CP track worker layoffs pose derailment risks: union

The layoffs of 500 track maintenance workers this week at Canadian Pacific Railway will raise the risk of future derailments and potential disasters, the union representing the workers warns.

The Teamsters Canada Rail Conference, maintenance division, is also denouncing CP for failing to do a formal risk assessment of how the job cuts could affect safety along railway lines across Canada — a requirement introduced after the deadly Lac-Mégantic train disaster in 2013.

"I don't think it's scaremongering at all," division president Gary Doherty told CBC News. "I think the public should be aware of the potential. My concern is derailments; [if] we don't have people out there properly maintaining the track or doing inspections, the potential for disaster is there."

Notices were issued earlier this month, with the Canada-wide layoffs coming into effect Thursday.

In a detailed statement, Canadian Pacific counters it has invested heavily in track infrastructure for years and that this week's layoffs are temporary until business picks up again.

"For the last 10 years in a row, CP has been the safest Class 1 railroad in North America, measured by train-accident frequency," Martin Cej, the railway's assistant vice-president of public affairs, said in a statement emailed to CBC.

"The recently announced temporary layoffs are the result of lower car volumes and softening demand in a lacklustre North American economy — factors that are affecting all railroads, not just CP," he wrote.

Derailments, faulty tracks

Concern about track maintenance and inspections has mounted recently after the Transportation Safety Board (TSB) investigated three major derailments last year along CN's lines through northern Ontario.

The TSB issued a rail safety advisory to Transport Canada, calling on the regulator to pay closer attention and to review CN Rail's "risk assessments" for the northern railway line.

TSB investigators concluded track failures contributed to the string of crashes — all within the space of a month — near Gogama, Ont., including one March 7, 2015 incident in which 39 rail cars derailed, caught fire and spilled crude oil into the Makami River. Investigators found worn rail at that site, which the TSB determined likely contributed to the crash.

The TSB has investigated 13 major derailments in the past decade where investigators concluded track failures, poor maintenance and failures in oversight by Transport Canada were the primary cause.

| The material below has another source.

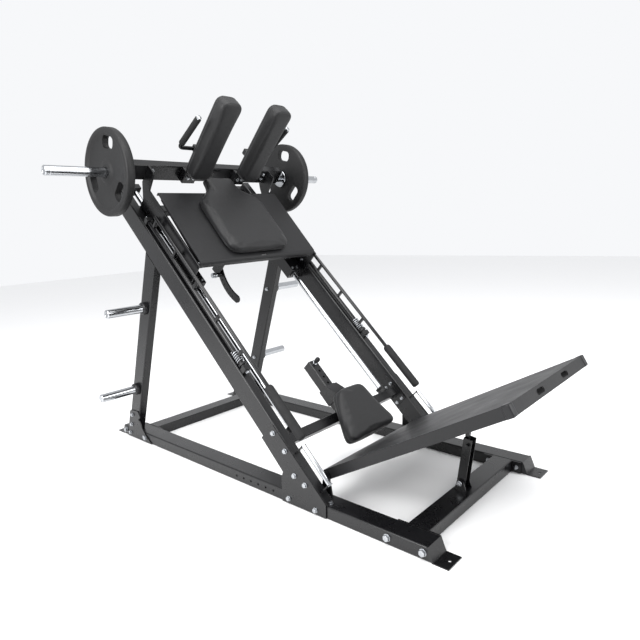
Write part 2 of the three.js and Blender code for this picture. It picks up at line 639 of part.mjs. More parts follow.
function bearingHousing(s0) {
  const inner = -ROD_OFFSET + HOUSING_DEPTH / 2;
  const outer = -SIDE_INNER + GAP;
  const half = HOUSING_DEPTH / 2;
  const body = block(outer, inner, s0, s0 + HOUSING_LENGTH, ROD_LEVEL - half, ROD_LEVEL + half);
  const caps = [s0 - 6, s0 + HOUSING_LENGTH - 2].map((s) =>
    bar('y', rodRadius + BUMPER_WALL, s, s + 8, -ROD_OFFSET, ROD_LEVEL, 16));
  const bore = bar('y', rodRadius + RUN, s0 - 20, s0 + HOUSING_LENGTH + 20, -ROD_OFFSET, ROD_LEVEL, 16);
  return cut(join(body, ...caps), bore);
}
placePair(incline, 'lower_bearing_housing', bearingHousing(HOUSING_LOW_S), blackPaint);
placePair(incline, 'upper_bearing_housing', bearingHousing(HOUSING_HIGH_S), blackPaint);

// The cross tube lies inside the sweep of the quadrant arm and carries the ear of its locking pin.
const pinS = HINGE_S + QUADRANT_RADIUS * cosOf(TILT_PIN_ANGLE);
const pinLevel = HINGE_LEVEL + QUADRANT_RADIUS * sinOf(TILT_PIN_ANGLE);
const EAR_X = QUADRANT_X - QUADRANT_THICK / 2 - 8;

function carriageCrossTube() {
  const reach = SIDE_INNER - GAP;
  const { ahead, overRod, size } = CARRIAGE_TUBE;
  const level = ROD_LEVEL + rodRadius + overRod + size / 2;
  const s = HINGE_S + ahead;
  const half = size / 2;
  const tube = alongX(boxTube(size, size, -reach, reach)).translate(0, s, level);
  const ear = block(EAR_X - 8, EAR_X, s - half - 14, s + half, pinLevel - 18, level - half + 1);
  const boss = bar('x', 13, EAR_X - 24, EAR_X - 4, pinS, pinLevel);
  const bore = bar('x', TILT_PIN_DIAMETER / 2 + RUN, EAR_X - 40, EAR_X + 10, pinS, pinLevel);
  return cut(join(tube, ear, boss), bore);
}
place(incline, 'carriage_cross_tube', carriageCrossTube(), blackPaint);

function tiltPin() {
  const tip = QUADRANT_X - QUADRANT_THICK / 2 - 0.5;
  const knobFace = EAR_X - 26;
  const radius = TILT_PIN_DIAMETER / 2;
  const profile = [[knobFace - 30, 0], [knobFace - 30, 13], [knobFace - 26, 16], [knobFace - 4, 16], [knobFace, 14],
    [knobFace, radius], [tip - 1, radius], [tip, radius - 1], [tip, 0]];
  return turned(profile, pinS, pinLevel, 14);
}
place(incline, 'tilt_pin', tiltPin(), zinc);

// ---------------------------------------------------------------- weight sleeves and plates
function weightSleeve() {
  const radius = SLEEVE_DIAMETER / 2;
  const flangeOut = PLATE_INNER_FACE - 2;
  const flangeIn = flangeOut - STOP_FLANGE;
  const root = BEAM_HALF + GAP;
  const profile = [[-SLEEVE_END, 0], [-SLEEVE_END, radius - 5], [-SLEEVE_END + 4, radius], [-flangeOut, radius],
    [-flangeOut, STOP_RADIUS], [-flangeIn, STOP_RADIUS], [-flangeIn, radius - 2], [-root, radius - 2], [-root, 0]];
  return turned(profile, SLEEVE_S, SLEEVE_LEVEL);
}
placePair(incline, 'weight_sleeve', weightSleeve(), chrome);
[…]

Only two of those derailments involved Canadian Pacific.

CP says it has "increased spending on infrastructure" in recent years "installing new track, new ties, new ballast and doing other work to ensure a safer railroad. … In addition, more than 700 switches have been removed from active service since 2012, a measure that significantly lessens the risk of incidents across the network."

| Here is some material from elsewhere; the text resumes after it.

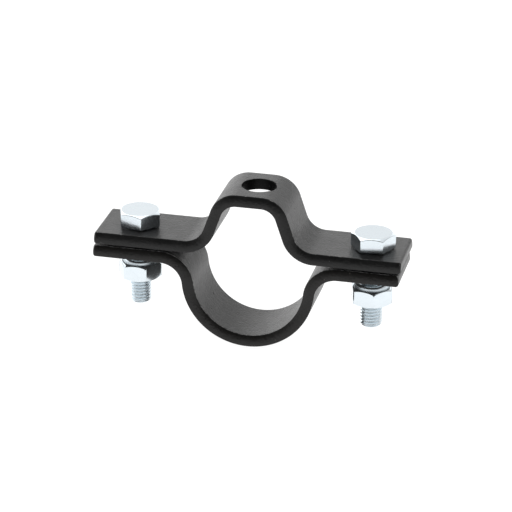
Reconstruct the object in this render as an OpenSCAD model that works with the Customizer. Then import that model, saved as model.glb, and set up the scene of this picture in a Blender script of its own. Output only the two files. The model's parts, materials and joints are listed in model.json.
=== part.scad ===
// Two-part pipe and hose clamp: a half-round saddle and a hat-shaped band, both bent from flat strip
// and drawn together by two M10 bolts with nylon-insert lock nuts.
// X runs from bolt to bolt, Y along the pipe and Z up. The origin is the centre of the pipe.

/* [Strip] */
// Width of the strip, along the pipe
strip_width = 30; // [26:1:34]
// Thickness of the strip
strip_thickness = 5; // [4:0.5:6]
// Distance from the pipe's axis to each bolt
bolt_offset = 52; // [50:0.5:54]
// Length of the upper band to the left of the pipe's axis
upper_left_reach = 69; // [66:0.5:72]
// Length of the upper band to the right of the pipe's axis
upper_right_reach = 66.8; // [65:0.1:72]
// Length of the lower band to the left of the pipe's axis
lower_left_reach = 69.5; // [66:0.5:72]
// Length of the lower band to the right of the pipe's axis
lower_right_reach = 66; // [65:0.5:72]
// Rounding of the sheared upper and lower edges at the band ends
end_rounding = 1.2; // [0.5:0.1:2]
// Diameter of the bolt holes in the flanges
bolt_hole = 11; // [10.5:0.5:12]
// Gap between the two flanges
flange_gap = 1.1; // [0.8:0.1:1.5]

/* [Saddle] */
// Radius of the pipe seat
seat_radius = 24.5; // [22:0.5:24.5]
// Height of the lower flange's upper face above the pipe's axis
saddle_top = 11; // [11:0.1:12]
// Radius under the bend between the seat and its flange
saddle_bend = 10; // [7:0.5:10]

/* [Hat] */
// Height of the hat's inner face above the pipe's axis
hat_height = 35.7; // [34:0.1:38]
// Distance between the legs' inner faces, where their lines meet the flange's underside
hat_foot = 37; // [37:0.1:39]
// Slope of the legs from the flange
leg_angle = 71; // [69:1:73]
// Radius inside the two upper bends
hat_bend = 7; // [6:0.5:7.5]
// Radius above the bends between the legs and the flanges
foot_bend = 9.2; // [9.2:0.1:10]
// Diameter of the hanger hole
hanger_hole = 15; // [10:0.5:16]
// Distance of the hanger hole to the right of the pipe's axis
hanger_offset = 1.4; // [0:0.1:1.5]

/* [Bolts and nuts] */
// Length of the bolts under the head
bolt_length = 36.5; // [34:0.5:40]
// Width across the flats of heads and nuts
across_flats = 17; // [16:0.5:17]
// Height of the head with its washer face
head_height = 7; // [6:0.1:7.5]
// Drop of the left nut's lower face below the pipe's axis
left_nut_drop = 7.4; // [7.4:0.1:9]
// Drop of the right nut's lower face below the pipe's axis
right_nut_drop = 8.3; // [7.4:0.1:9]

/* [Hidden] */
$fn = 96;

thread_radius = 4.95;        // outside of an M10 thread
nut_bore_radius = 5;         // runs on the thread with 0.05 all round
tip_chamfer = 1.2;
washer_face = 0.5;
chamfer_slope = 30;          // slope of the chamfers on heads and nuts
chamfer_circle = 0.95 * across_flats / 2;
hex_radius = across_flats / sqrt(3);
cut = 1;                     // how far a cutting shape runs past what it cuts
arc_steps = 10;              // flats along each bend
seat_stop = 8;               // the true seat ends this many degrees below the pipe's axis,
seat_run_out = 6;            // the flange's bend takes over this many degrees past the tangent point,
seat_ease = 0.05;            // and between them the strip stands this far clear of the pipe

nut_height = 9.4;
nut_hex_height = 7.4;        // the wrench flats with both chamfers
collar_radius = 7.4;
collar_rounding = 1.1;
insert_bottom = 7.1;
insert_height = 1.9;
insert_radius = 6.2;
insert_play = 0.05;          // between the nylon ring and its groove
lip_radius = 5.5;            // opening of the rolled lip above the nylon ring

left_head_turn = 47;         // each hexagon's own turn about its bolt
right_head_turn = 6;
left_nut_turn = 59;
right_nut_turn = 46;

flange_top = saddle_top + flange_gap + strip_thickness;

// The bend that joins the seat to its flange is tangent to both.
saddle_bend_z = saddle_top - strip_thickness - saddle_bend;
saddle_reach = seat_radius + strip_thickness + saddle_bend;
saddle_bend_x = sqrt(pow(saddle_reach, 2) - pow(saddle_bend_z, 2));
seat_end = atan2(saddle_bend_z, saddle_bend_x);

// The legs' inner lines meet the hat's inner face and the flange's underside at two corners.
hat_underside = saddle_top + flange_gap;
hat_rise = hat_height - hat_underside;
hat_flat = hat_foot / 2 - hat_rise / tan(leg_angle) - hat_bend * tan(leg_angle / 2);
foot_radius = foot_bend + strip_thickness;
foot_x = hat_foot / 2 + foot_radius * tan(leg_angle / 2);

// Points of an arc in the XZ plane, with angles measured up from +X.
function arc(centre, radius, from_angle, to_angle) =
    [for (step = [0:arc_steps])
        let (angle = from_angle + (to_angle - from_angle) * step / arc_steps)
        centre + radius * [cos(angle), sin(angle)]];

// Points down the sheared end of a flange whose underside is at bottom_z.
function flange_end(end_x, bottom_z) =
    concat(arc([end_x - end_rounding, bottom_z + strip_thickness - end_rounding], end_rounding, 90, 0),
           arc([end_x - end_rounding, bottom_z + end_rounding], end_rounding, 0, -90));

// Half of the hat's outline: along its outer face to the flange's end and back along its inner face.
function hat_outline(reach) =
    let (top_centre = [hat_flat, hat_height - hat_bend],
         foot_centre = [foot_x, hat_underside + foot_radius])
    concat([[0, hat_height + strip_thickness]],
           arc(top_centre, hat_bend + strip_thickness, 90, 90 - leg_angle),
           arc(foot_centre, foot_bend, 270 - leg_angle, 270),
           flange_end(reach, hat_underside),
           arc(foot_centre, foot_radius, 270, 270 - leg_angle),
           arc(top_centre, hat_bend, 90 - leg_angle, 90),
           [[0, hat_height]]);

// Points up the sheared end of the saddle's flange.
function flange_end_upwards(reach) =
    let (points = flange_end(reach, saddle_top - strip_thickness))
    [for (index = [len(points) - 1:-1:0]) points[index]];

// Half of the saddle's outline. The seat is left too thick here, and a cylinder cuts it true.
function saddle_outline(reach) =
    let (bend_centre = [saddle_bend_x, saddle_bend_z])
    concat([[0, -seat_radius - strip_thickness]],
           arc([0, 0], seat_radius + strip_thickness, -90, seat_end),
           arc(bend_centre, saddle_bend, 180 + seat_end, 90),
           flange_end_upwards(reach),
           arc(bend_centre, saddle_bend + strip_thickness, 90, 180 + seat_end - seat_run_out),
           [(seat_radius + seat_ease) * [cos(seat_stop), -sin(seat_stop)]],
           arc([0, 0], seat_radius - cut, -seat_stop, -90));

// Extrudes an outline drawn in X and Z across the width of the strip.
module across_strip() {
    translate([0, strip_width / 2, 0])
        rotate([90, 0, 0])
            linear_extrude(strip_width)
                children();
}

module bolt_holes() {
    for (side = [-1, 1])
        translate([side * bolt_offset, 0, 0])
            cylinder(h = 2 * flange_top, d = bolt_hole);
}

module upper_band() {
    color([0.13, 0.13, 0.14])
    difference() {
        union() {
            across_strip() polygon(hat_outline(upper_right_reach));
            mirror([1, 0, 0]) across_strip() polygon(hat_outline(upper_left_reach));
        }
        bolt_holes();
        translate([hanger_offset, 0, hat_height - hat_bend])
            cylinder(h = hat_bend + strip_thickness + cut, d = hanger_hole);
    }
}

module lower_band() {
    color([0.13, 0.13, 0.14])
    difference() {
        union() {
            across_strip() polygon(saddle_outline(lower_right_reach));
            mirror([1, 0, 0]) across_strip() polygon(saddle_outline(lower_left_reach));
        }
        bolt_holes();
        translate([0, strip_width / 2 + cut, 0])
            rotate([90, 0, 0])
                cylinder(h = strip_width + 2 * cut, r = seat_radius);
    }
}

// A hexagon whose corners are turned down to the chamfer circle at the top, and at the bottom if asked.
module chamfered_hexagon(height, both_ends) {
    slope_height = chamfer_circle * tan(chamfer_slope);
    intersection() {
        cylinder(h = height, r = hex_radius, $fn = 6);
        cylinder(h = height + slope_height, r1 = chamfer_circle + height / tan(chamfer_slope), r2 = 0);
        if (both_ends)
            translate([0, 0, -slope_height])
                cylinder(h = height + slope_height, r1 = 0, r2 = chamfer_circle + height / tan(chamfer_slope));
    }
}

// A bolt that points down from z = 0, the underside of its washer face.
module bolt(turn) {
    translate([0, 0, washer_face])
        rotate([0, 0, turn])
            chamfered_hexagon(head_height - washer_face, false);
    cylinder(h = washer_face, r = chamfer_circle);
    translate([0, 0, tip_chamfer - bolt_length])
        cylinder(h = bolt_length - tip_chamfer, r = thread_radius);
    translate([0, 0, -bolt_length])
        cylinder(h = tip_chamfer, r1 = thread_radius - tip_chamfer, r2 = thread_radius);
}

module placed_bolt(x, turn) {
    color([0.78, 0.8, 0.83])
    translate([x, 0, flange_top])
        bolt(turn);
}

module left_bolt() {
    placed_bolt(-bolt_offset, left_head_turn);
}

module right_bolt() {
    placed_bolt(bolt_offset, right_head_turn);
}

// A lock nut that stands on z = 0 with its collar upwards, bored through and grooved for the ring.
module lock_nut(turn) {
    crown = arc([collar_radius - collar_rounding, nut_height - collar_rounding], collar_rounding, 0, 90);
    difference() {
        union() {
            rotate([0, 0, turn])
                chamfered_hexagon(nut_hex_height, true);
            rotate_extrude()
                polygon(concat([[0, nut_hex_height / 2], [collar_radius, nut_hex_height / 2]],
                               crown, [[0, nut_height]]));
        }
        translate([0, 0, -cut])
            cylinder(h = nut_height, r = nut_bore_radius);
        translate([0, 0, insert_bottom - insert_play])
            cylinder(h = insert_height + 2 * insert_play, r = insert_radius + insert_play);
        translate([0, 0, insert_bottom])
            cylinder(h = nut_height, r = lip_radius);
    }
}

module placed_nut(x, drop, turn) {
    color([0.78, 0.8, 0.83])
    translate([x, 0, -drop])
        lock_nut(turn);
}

module left_lock_nut() {
    placed_nut(-bolt_offset, left_nut_drop, left_nut_turn);
}

module right_lock_nut() {
    placed_nut(bolt_offset, right_nut_drop, right_nut_turn);
}

module nylon_ring(x, drop) {
    color([0.93, 0.94, 0.92])
    translate([x, 0, insert_bottom - drop])
        difference() {
            cylinder(h = insert_height, r = insert_radius);
            translate([0, 0, -cut])
                cylinder(h = insert_height + 2 * cut, r = nut_bore_radius);
        }
}

module left_nylon_insert() {
    nylon_ring(-bolt_offset, left_nut_drop);
}

module right_nylon_insert() {
    nylon_ring(bolt_offset, right_nut_drop);
}

upper_band();
lower_band();
left_bolt();
right_bolt();
left_lock_nut();
right_lock_nut();
left_nylon_insert();
right_nylon_insert();
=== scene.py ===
import json
import math

import bmesh
import bpy
from mathutils import Matrix, Vector


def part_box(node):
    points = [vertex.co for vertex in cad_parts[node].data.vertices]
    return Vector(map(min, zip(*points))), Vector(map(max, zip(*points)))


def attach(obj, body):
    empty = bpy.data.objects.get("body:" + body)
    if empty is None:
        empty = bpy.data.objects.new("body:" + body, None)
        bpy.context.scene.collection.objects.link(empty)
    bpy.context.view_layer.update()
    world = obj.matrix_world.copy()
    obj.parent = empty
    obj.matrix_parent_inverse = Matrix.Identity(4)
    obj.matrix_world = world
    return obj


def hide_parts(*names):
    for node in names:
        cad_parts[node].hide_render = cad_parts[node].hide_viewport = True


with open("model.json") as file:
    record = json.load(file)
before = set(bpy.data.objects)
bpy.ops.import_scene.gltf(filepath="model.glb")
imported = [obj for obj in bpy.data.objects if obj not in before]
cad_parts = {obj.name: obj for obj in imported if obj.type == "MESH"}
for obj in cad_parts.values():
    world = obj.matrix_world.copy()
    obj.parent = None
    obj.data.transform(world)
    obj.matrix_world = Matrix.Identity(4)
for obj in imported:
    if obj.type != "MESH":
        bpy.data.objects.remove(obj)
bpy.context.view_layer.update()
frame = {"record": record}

MM = 0.001

# Sizes of the bent strip that the node boxes don't give, as in the part's source
STRIP_THICKNESS = 5 * MM
SEAT_RADIUS = 24.5 * MM
SADDLE_BEND = 10 * MM
HAT_BEND = 7 * MM
FOOT_BEND = 9.2 * MM
HAT_FOOT = 37 * MM
LEG_ANGLE = math.radians(71)
HANGER_RADIUS = 7.5 * MM
HANGER_OFFSET = 1.4 * MM
BOLT_HOLE_RADIUS = 5.5 * MM
END_ROUNDING = 1.2 * MM
EDGE_RADIUS = 7.5 * MM       # bulge of the strip's sheared sides
EDGE_LEVEL = 1.0 * MM        # height at which that bulge stands out furthest
EDGE_CORNER = 0.3 * MM       # rounding where the bulge meets the strip's faces
WORN_HIGHLIGHT_FROM = 0.9 * MM         # the coat is lighter grey between these distances from the strip's sides: painted highlight along the rolled rim, and rubbed wear
WORN_HIGHLIGHT_TO = 1.7 * MM
ACROSS_STEPS = 16            # divisions across the strip's width
END_STEPS = 6                # divisions round its sheared ends
END_DRAW = 0.8               # how far the sides draw in at an end, as a share of its rounding
HOLE_EDGE = 0.3 * MM

# Bolts
ACROSS_FLATS = 17 * MM
HEX_RADIUS = ACROSS_FLATS / math.sqrt(3)
CHAMFER_CIRCLE = 0.95 * ACROSS_FLATS / 2
CHAMFER_SLOPE = math.tan(math.radians(30))
WASHER_FACE = 0.5 * MM
THREAD_RADIUS = 4.95 * MM
THREAD_PITCH = 1.5 * MM
THREAD_DEPTH = 0.92 * MM
THREAD_NECK = 0.8 * MM       # plain length between the head and the thread
TIP_CHAMFER = 1.2 * MM
LEFT_HEAD_TURN = math.radians(47)
RIGHT_HEAD_TURN = math.radians(6)

# Lock nuts
NUT_BORE = 5 * MM
NUT_HEX_HEIGHT = 7.4 * MM
COLLAR_RADIUS = 7.4 * MM
COLLAR_ROUNDING = 1.1 * MM
GROOVE_BOTTOM = 7.05 * MM
GROOVE_TOP = 9.05 * MM
GROOVE_RADIUS = 6.25 * MM
LIP_RADIUS = 5.5 * MM
LEFT_NUT_TURN = math.radians(59)
RIGHT_NUT_TURN = math.radians(46)

POINTS_PER_FLAT = 12
AROUND = 6 * POINTS_PER_FLAT
THREAD_STEPS = 16            # divisions along one pitch
NEAR = 0.01 * MM             # points this close count as being in the same place

# Stage
FLOOR_REACH = 6.0
FLOOR_CLEARANCE = 1.6 * MM   # the lower band drops 1.5 mm when it opens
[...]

Cuts pose 'no risk,' CP says

Canada adopted tougher regulations following the Lac-Mégantic disaster, requiring rail companies to conduct risk assessments of any major changes to operations or staffing that "may affect the safety of the public or personnel or the protection of property or the environment."

However, CP doesn't believe those regulations apply to these latest job cuts.

"CP carefully considered the changes that were being made and concluded that since they posed no additional risk to employees, the public, property or the environment, a risk assessment was not required. Transport Canada was notified and agreed with this conclusion," the company said in its statement.

Transport Canada initially sidestepped inquiries from CBC, replying that questions on "whether CP has conducted a risk assessment should be addressed to the company." But the regulator issued another statement late Friday confirming it was fully aware that no risk assessment has been done.

"Following a review of the information received from CP regarding the temporary layoffs, Transport Canada determined that the company is not in violation of the regulations," wrote spokesperson Roxane Marchand. "As the situation remains fluid, Transport Canada will continue to engage with CP on developments."

Officials have yet to explain why the post-Lac-Mégantic regulations do not apply to CP in this case or who at Transport Canada made the decision.

Critics of Canada's current rail regulatory framework say they worry Transport Canada is failing to keep close watch over rail companies.

"It suggests that the world hasn't changed yet," said Mark Winfield, a government regulation expert at York University. "Despite Lac-Mégantic, despite the reports from the auditor general [and the] Transportation Safety Board … the institutional culture of Transport Canada, as a regulator, hasn't changed."

Winfield suggests Transport Canada needs to be "much more aggressive" in its oversight of railways. "And it needs to be much more transparent in how it does that."

Bruce Campbell, a University of Ottawa researcher and former executive director of the Canadian Centre for Policy Alternatives, called the government's handling of these recent CP layoffs troubling in light of the Lac-Mégantic findings that identified a lack of "adequate regulatory oversight" as one of the contributing factors.

"Transport Canada had better get its act together," said Campbell, suggesting the regulator doesn't have a "great reputation" right now.

"We've seen main track derailments — and in some cases major accidents with oil trains — since Lac-Mégantic," he added.

"The third anniversary [of the rail disaster] is going to be in a couple of weeks. I just hope the public doesn't get lulled into forgetting that lesson of Lac-Mégantic — the consequences of regulatory failure."